What needs to be done. Your task is to copy the stretch of lines in the records below that begins with the line containing "the two files." and ends with the line containing "const BACK_GROOVE = 5;", exactly as written, with nothing added.

--- START Data records ---

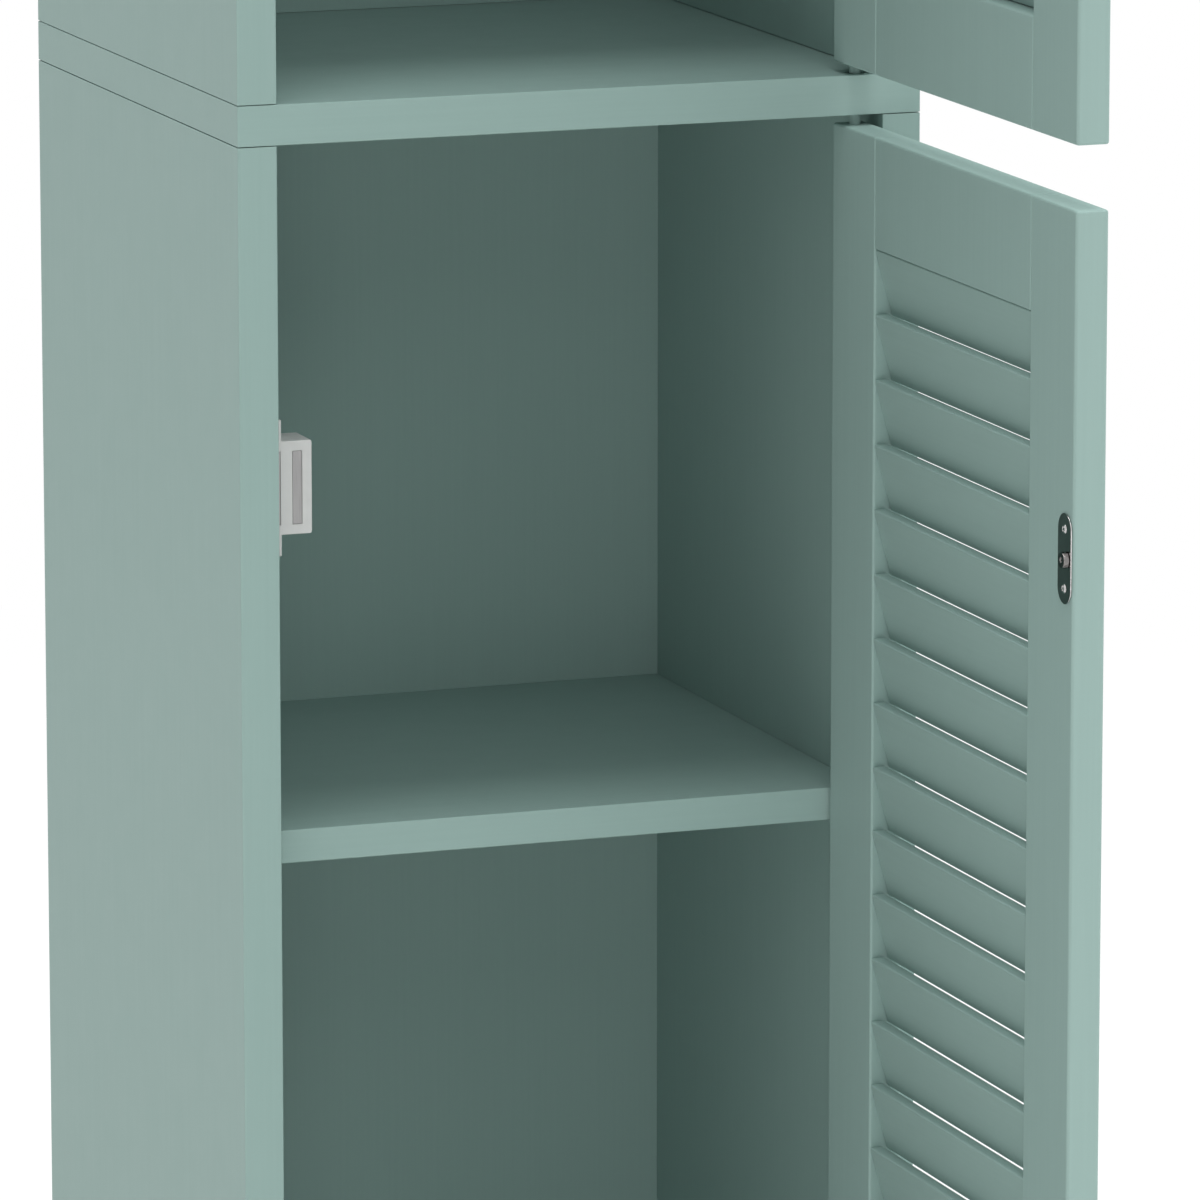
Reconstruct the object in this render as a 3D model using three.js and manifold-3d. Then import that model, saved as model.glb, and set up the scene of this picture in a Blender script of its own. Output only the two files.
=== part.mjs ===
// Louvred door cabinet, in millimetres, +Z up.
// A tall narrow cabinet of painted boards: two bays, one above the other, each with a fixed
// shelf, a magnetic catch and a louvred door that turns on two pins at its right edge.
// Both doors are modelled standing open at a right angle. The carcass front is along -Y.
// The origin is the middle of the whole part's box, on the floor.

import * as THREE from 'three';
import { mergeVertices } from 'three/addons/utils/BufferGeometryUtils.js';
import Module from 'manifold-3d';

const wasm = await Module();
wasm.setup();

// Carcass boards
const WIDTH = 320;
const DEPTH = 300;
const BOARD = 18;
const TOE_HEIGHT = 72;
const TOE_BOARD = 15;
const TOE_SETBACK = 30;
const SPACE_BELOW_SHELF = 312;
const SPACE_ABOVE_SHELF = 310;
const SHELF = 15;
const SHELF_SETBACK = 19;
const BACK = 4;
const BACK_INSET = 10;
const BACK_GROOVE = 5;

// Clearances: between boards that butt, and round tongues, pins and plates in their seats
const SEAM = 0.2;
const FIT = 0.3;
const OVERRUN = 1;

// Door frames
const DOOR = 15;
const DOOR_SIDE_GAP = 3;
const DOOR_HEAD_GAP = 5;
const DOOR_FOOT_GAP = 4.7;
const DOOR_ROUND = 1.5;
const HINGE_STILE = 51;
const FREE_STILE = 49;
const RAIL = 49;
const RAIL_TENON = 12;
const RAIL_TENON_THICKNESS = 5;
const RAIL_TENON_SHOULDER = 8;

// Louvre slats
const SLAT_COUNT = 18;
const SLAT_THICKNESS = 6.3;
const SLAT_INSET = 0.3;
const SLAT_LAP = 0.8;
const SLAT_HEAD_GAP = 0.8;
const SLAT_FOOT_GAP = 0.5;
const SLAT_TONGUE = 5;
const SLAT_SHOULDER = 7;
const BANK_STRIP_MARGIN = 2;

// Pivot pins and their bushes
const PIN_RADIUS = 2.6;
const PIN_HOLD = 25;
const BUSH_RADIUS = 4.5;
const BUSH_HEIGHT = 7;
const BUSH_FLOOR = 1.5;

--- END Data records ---
--- START Data records ---

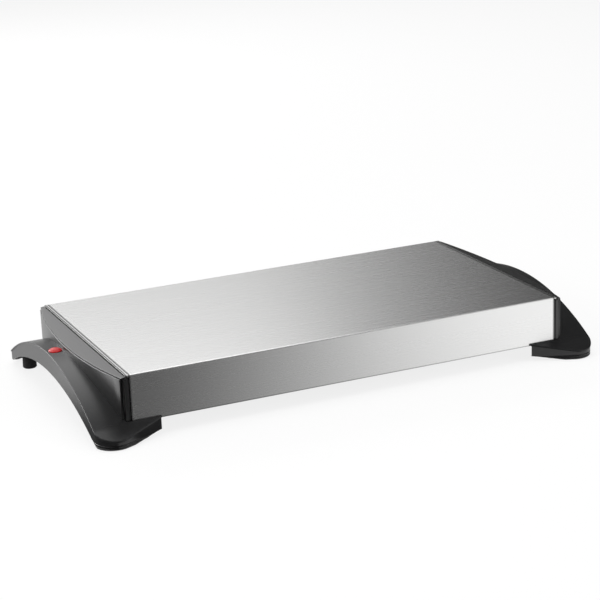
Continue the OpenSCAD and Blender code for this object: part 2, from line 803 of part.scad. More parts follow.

--- END Data records ---
--- START Data records ---

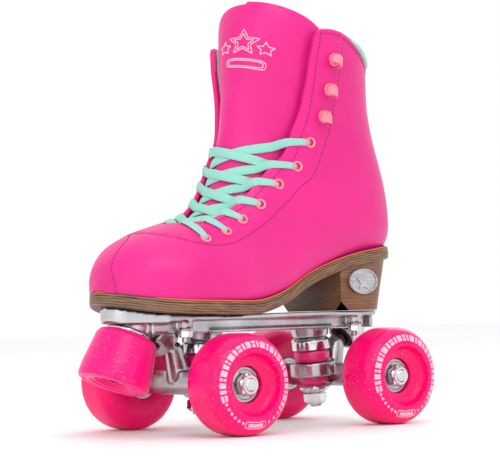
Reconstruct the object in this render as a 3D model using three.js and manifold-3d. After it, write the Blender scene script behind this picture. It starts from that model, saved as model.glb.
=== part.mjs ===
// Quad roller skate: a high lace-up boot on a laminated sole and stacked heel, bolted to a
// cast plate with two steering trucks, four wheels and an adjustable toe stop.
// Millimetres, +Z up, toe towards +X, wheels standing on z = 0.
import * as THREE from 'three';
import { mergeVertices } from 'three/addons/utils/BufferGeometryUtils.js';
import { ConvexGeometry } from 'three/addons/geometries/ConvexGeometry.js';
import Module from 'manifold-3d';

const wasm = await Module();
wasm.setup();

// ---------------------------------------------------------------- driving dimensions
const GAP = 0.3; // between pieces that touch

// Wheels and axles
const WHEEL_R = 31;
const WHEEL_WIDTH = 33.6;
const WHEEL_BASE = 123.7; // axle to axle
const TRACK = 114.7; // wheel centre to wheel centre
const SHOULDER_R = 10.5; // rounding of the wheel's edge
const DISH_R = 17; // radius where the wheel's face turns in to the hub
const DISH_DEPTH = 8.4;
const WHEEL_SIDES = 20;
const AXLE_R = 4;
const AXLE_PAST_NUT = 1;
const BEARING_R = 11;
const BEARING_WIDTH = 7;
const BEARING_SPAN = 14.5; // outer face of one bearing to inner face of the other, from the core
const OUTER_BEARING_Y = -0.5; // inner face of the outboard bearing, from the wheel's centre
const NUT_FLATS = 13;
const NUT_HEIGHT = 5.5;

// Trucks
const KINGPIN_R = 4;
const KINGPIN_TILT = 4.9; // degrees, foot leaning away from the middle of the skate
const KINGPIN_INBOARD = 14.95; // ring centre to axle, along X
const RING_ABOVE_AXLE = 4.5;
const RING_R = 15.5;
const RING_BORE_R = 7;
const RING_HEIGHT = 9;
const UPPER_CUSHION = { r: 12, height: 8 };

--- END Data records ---

Response to the exercise.
Reconstruct the object in this render as a 3D model using three.js and manifold-3d. Then import that model, saved as model.glb, and set up the scene of this picture in a Blender script of its own. Output only the two files.
=== part.mjs ===
// Louvred door cabinet, in millimetres, +Z up.
// A tall narrow cabinet of painted boards: two bays, one above the other, each with a fixed
// shelf, a magnetic catch and a louvred door that turns on two pins at its right edge.
// Both doors are modelled standing open at a right angle. The carcass front is along -Y.
// The origin is the middle of the whole part's box, on the floor.

import * as THREE from 'three';
import { mergeVertices } from 'three/addons/utils/BufferGeometryUtils.js';
import Module from 'manifold-3d';

const wasm = await Module();
wasm.setup();

// Carcass boards
const WIDTH = 320;
const DEPTH = 300;
const BOARD = 18;
const TOE_HEIGHT = 72;
const TOE_BOARD = 15;
const TOE_SETBACK = 30;
const SPACE_BELOW_SHELF = 312;
const SPACE_ABOVE_SHELF = 310;
const SHELF = 15;
const SHELF_SETBACK = 19;
const BACK = 4;
const BACK_INSET = 10;
const BACK_GROOVE = 5;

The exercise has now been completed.